[Given exercise]: Nothing but the lines from the one containing "body = lean(free_length)" down to the one containing "obj.parent = None", both included, should be echoed, and each exactly as it stands.

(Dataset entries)

■ ■ ■ ■ ■

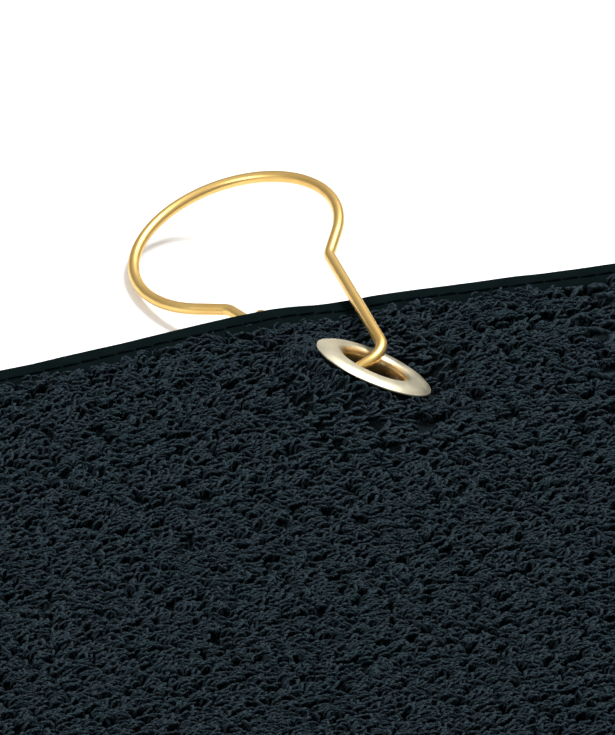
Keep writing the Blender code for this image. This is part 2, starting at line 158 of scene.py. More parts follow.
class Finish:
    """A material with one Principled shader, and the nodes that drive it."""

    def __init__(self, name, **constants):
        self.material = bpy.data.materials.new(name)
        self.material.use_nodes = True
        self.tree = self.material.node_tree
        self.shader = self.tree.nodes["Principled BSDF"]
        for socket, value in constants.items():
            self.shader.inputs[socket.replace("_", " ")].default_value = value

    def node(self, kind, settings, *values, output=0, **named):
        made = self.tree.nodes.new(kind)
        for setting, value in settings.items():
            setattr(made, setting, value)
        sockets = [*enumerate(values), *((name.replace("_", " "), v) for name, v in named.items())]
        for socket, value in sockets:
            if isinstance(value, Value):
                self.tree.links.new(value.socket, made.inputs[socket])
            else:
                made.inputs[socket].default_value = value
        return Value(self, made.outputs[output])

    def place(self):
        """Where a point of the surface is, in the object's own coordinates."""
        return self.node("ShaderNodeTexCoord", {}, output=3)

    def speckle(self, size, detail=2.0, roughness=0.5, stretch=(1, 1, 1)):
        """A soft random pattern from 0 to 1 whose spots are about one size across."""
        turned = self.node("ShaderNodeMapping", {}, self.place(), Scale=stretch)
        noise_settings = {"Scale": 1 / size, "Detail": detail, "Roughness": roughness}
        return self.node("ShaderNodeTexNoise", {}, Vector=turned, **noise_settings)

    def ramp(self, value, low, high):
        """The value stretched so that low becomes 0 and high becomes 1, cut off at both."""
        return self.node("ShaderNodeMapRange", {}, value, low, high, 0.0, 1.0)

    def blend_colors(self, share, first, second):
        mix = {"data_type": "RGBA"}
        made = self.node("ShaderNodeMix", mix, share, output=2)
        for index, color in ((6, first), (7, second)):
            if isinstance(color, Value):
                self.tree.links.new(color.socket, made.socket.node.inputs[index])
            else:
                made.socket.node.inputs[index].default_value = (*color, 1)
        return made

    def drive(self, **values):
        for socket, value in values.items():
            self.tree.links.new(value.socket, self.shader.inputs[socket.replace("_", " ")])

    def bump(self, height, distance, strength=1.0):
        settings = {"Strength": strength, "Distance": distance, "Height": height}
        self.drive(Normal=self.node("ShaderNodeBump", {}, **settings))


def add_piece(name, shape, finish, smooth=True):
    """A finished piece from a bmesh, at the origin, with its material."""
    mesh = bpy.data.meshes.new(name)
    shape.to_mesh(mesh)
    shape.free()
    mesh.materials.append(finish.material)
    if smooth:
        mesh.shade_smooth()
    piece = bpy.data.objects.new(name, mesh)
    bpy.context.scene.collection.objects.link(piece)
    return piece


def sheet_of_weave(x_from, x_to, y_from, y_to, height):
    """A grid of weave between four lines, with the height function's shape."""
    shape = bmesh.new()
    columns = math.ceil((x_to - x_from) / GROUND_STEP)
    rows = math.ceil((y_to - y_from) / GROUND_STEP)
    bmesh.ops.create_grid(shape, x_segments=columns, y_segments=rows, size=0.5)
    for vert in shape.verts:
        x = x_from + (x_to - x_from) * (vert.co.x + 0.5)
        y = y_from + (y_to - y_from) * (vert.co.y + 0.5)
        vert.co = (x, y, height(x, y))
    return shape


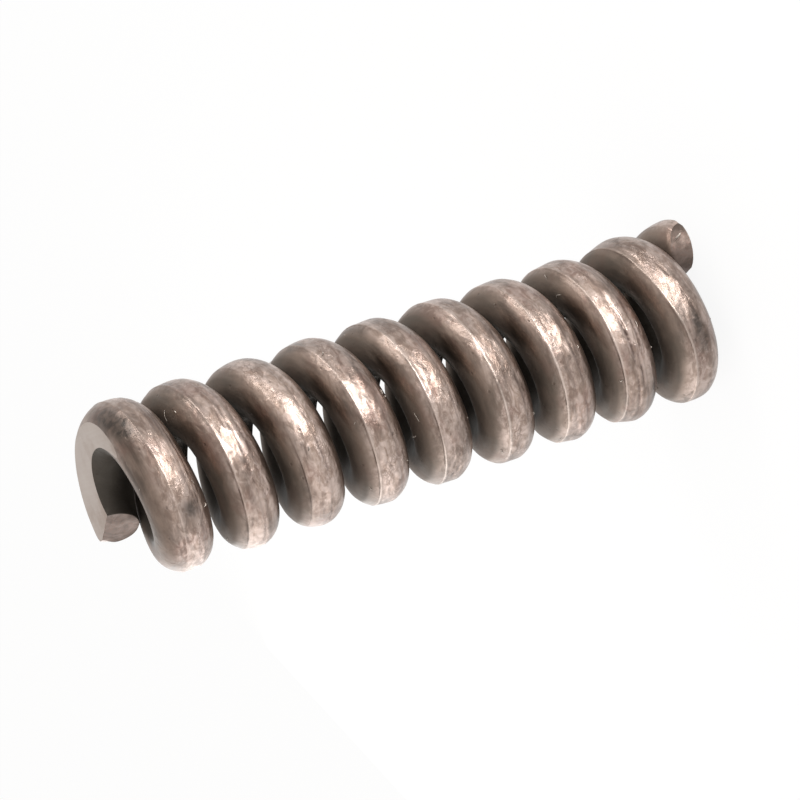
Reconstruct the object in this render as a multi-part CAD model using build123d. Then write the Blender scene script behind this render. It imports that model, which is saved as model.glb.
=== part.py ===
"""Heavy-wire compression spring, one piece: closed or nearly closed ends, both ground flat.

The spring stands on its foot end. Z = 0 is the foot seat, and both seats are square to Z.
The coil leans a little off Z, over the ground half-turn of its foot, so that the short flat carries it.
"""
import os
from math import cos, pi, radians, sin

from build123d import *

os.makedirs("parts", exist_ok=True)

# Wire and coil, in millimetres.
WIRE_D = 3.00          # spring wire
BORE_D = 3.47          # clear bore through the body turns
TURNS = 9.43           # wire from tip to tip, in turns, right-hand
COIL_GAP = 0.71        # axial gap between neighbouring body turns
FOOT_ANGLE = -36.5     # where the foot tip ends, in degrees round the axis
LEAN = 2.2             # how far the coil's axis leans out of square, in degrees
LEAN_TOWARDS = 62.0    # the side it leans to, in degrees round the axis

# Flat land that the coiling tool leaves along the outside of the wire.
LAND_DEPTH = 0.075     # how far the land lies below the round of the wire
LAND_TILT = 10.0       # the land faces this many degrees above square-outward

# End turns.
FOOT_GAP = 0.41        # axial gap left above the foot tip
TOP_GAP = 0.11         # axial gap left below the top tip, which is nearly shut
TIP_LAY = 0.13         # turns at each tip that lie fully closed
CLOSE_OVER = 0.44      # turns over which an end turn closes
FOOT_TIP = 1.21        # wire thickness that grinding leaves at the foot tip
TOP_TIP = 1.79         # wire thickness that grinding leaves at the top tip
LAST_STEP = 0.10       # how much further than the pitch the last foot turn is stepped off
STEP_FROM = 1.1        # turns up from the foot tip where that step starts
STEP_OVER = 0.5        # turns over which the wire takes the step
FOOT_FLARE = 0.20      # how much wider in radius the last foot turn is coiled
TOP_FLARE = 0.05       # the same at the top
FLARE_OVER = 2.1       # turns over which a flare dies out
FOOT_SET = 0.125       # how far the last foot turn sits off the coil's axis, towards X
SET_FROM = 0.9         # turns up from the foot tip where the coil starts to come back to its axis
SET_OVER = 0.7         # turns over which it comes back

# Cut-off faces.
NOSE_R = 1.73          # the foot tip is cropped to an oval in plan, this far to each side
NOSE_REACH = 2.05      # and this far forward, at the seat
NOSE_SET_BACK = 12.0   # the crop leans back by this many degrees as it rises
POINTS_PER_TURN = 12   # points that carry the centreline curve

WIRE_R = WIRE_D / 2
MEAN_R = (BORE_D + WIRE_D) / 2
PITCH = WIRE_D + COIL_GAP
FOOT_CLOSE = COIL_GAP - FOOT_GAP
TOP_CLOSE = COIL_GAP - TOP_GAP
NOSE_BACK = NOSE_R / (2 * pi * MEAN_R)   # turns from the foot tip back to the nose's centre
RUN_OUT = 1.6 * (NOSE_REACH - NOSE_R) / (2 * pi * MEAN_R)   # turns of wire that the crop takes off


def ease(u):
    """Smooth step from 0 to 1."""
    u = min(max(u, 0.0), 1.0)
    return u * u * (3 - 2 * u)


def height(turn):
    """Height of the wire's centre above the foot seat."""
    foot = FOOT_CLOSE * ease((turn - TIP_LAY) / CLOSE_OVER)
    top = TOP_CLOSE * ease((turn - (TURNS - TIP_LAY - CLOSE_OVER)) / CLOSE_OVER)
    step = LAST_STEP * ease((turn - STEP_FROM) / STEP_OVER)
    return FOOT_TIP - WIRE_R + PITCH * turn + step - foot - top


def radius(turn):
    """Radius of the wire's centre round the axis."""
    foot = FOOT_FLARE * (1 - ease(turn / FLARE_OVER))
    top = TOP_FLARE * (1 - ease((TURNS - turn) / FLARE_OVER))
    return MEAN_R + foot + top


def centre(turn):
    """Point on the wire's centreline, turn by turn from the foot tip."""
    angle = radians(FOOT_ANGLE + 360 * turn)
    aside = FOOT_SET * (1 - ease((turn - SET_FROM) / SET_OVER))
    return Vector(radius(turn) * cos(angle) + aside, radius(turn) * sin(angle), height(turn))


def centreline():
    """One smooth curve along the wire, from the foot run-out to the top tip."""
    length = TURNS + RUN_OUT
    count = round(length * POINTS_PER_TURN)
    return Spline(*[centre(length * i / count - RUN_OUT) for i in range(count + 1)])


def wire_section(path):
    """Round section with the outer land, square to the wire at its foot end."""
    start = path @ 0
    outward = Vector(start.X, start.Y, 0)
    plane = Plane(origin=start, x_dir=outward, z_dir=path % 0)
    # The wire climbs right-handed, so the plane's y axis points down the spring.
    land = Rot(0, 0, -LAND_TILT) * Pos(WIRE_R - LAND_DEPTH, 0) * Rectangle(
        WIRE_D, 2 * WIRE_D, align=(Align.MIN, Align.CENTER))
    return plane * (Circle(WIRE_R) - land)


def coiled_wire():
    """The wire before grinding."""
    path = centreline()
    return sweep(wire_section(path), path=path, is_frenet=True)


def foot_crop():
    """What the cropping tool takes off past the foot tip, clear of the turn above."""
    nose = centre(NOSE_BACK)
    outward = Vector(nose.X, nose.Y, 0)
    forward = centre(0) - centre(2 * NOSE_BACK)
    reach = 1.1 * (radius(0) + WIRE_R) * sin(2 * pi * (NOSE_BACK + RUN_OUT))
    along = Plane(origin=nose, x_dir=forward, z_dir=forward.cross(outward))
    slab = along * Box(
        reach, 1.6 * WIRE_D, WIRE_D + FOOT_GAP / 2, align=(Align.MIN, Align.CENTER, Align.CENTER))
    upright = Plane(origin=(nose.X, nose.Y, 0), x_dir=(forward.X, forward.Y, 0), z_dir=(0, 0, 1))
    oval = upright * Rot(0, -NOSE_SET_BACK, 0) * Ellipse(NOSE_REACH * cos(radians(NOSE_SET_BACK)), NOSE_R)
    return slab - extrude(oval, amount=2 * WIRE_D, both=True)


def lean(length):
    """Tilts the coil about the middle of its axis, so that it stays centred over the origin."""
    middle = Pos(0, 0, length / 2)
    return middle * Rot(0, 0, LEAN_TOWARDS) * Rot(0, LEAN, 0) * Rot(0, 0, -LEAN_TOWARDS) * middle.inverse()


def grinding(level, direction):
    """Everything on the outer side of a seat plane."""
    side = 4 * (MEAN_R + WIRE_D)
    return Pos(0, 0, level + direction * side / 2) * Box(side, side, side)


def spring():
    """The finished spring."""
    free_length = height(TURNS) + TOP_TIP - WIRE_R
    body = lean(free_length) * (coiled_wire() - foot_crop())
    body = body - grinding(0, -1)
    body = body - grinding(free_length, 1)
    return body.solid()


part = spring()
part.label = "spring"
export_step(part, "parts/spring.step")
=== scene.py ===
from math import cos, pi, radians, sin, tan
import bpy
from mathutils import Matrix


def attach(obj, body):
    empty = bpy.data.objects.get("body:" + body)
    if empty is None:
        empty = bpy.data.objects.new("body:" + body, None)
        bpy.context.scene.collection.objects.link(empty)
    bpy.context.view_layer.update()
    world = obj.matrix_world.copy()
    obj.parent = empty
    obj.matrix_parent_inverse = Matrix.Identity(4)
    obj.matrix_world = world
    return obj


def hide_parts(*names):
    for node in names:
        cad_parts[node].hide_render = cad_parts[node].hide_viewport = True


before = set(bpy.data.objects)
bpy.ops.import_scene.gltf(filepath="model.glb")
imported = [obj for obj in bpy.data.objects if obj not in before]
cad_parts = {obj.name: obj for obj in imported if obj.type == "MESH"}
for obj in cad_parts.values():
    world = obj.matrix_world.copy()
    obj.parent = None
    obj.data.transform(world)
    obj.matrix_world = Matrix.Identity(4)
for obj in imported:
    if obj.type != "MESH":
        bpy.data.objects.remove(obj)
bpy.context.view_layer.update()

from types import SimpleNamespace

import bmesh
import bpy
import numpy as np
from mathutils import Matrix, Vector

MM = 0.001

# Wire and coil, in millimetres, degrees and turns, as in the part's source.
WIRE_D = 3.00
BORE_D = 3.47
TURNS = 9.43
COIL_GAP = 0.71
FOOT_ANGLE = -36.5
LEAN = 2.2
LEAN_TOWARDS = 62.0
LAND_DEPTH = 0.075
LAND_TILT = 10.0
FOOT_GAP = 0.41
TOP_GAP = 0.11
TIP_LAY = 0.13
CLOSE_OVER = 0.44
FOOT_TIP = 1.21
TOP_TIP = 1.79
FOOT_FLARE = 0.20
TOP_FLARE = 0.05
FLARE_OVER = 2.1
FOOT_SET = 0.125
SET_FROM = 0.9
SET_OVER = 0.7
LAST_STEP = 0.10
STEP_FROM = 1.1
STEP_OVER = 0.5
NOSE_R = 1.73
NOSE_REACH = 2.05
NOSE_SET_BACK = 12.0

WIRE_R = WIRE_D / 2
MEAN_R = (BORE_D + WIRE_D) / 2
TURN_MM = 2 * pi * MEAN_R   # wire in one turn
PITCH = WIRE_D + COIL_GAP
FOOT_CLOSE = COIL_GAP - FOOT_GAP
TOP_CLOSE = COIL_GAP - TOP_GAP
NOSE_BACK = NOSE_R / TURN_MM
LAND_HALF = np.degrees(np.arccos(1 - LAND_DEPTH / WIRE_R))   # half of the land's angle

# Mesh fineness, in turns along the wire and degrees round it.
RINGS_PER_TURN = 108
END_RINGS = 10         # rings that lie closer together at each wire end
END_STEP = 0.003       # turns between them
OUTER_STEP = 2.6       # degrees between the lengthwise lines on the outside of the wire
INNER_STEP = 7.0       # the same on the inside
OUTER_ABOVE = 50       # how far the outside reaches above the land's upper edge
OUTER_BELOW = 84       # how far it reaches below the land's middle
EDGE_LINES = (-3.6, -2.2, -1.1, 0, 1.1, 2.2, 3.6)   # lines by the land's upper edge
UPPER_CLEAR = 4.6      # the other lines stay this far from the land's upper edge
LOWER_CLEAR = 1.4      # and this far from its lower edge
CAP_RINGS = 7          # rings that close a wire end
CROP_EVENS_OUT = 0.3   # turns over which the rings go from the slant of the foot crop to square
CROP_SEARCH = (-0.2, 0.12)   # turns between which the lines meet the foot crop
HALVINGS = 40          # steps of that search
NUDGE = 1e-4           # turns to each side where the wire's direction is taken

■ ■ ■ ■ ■

[Final result]:
    body = lean(free_length) * (coiled_wire() - foot_crop())
    body = body - grinding(0, -1)
    body = body - grinding(free_length, 1)
    return body.solid()


part = spring()
part.label = "spring"
export_step(part, "parts/spring.step")
=== scene.py ===
from math import cos, pi, radians, sin, tan
import bpy
from mathutils import Matrix


def attach(obj, body):
    empty = bpy.data.objects.get("body:" + body)
    if empty is None:
        empty = bpy.data.objects.new("body:" + body, None)
        bpy.context.scene.collection.objects.link(empty)
    bpy.context.view_layer.update()
    world = obj.matrix_world.copy()
    obj.parent = empty
    obj.matrix_parent_inverse = Matrix.Identity(4)
    obj.matrix_world = world
    return obj


def hide_parts(*names):
    for node in names:
        cad_parts[node].hide_render = cad_parts[node].hide_viewport = True


before = set(bpy.data.objects)
bpy.ops.import_scene.gltf(filepath="model.glb")
imported = [obj for obj in bpy.data.objects if obj not in before]
cad_parts = {obj.name: obj for obj in imported if obj.type == "MESH"}
for obj in cad_parts.values():
    world = obj.matrix_world.copy()
    obj.parent = None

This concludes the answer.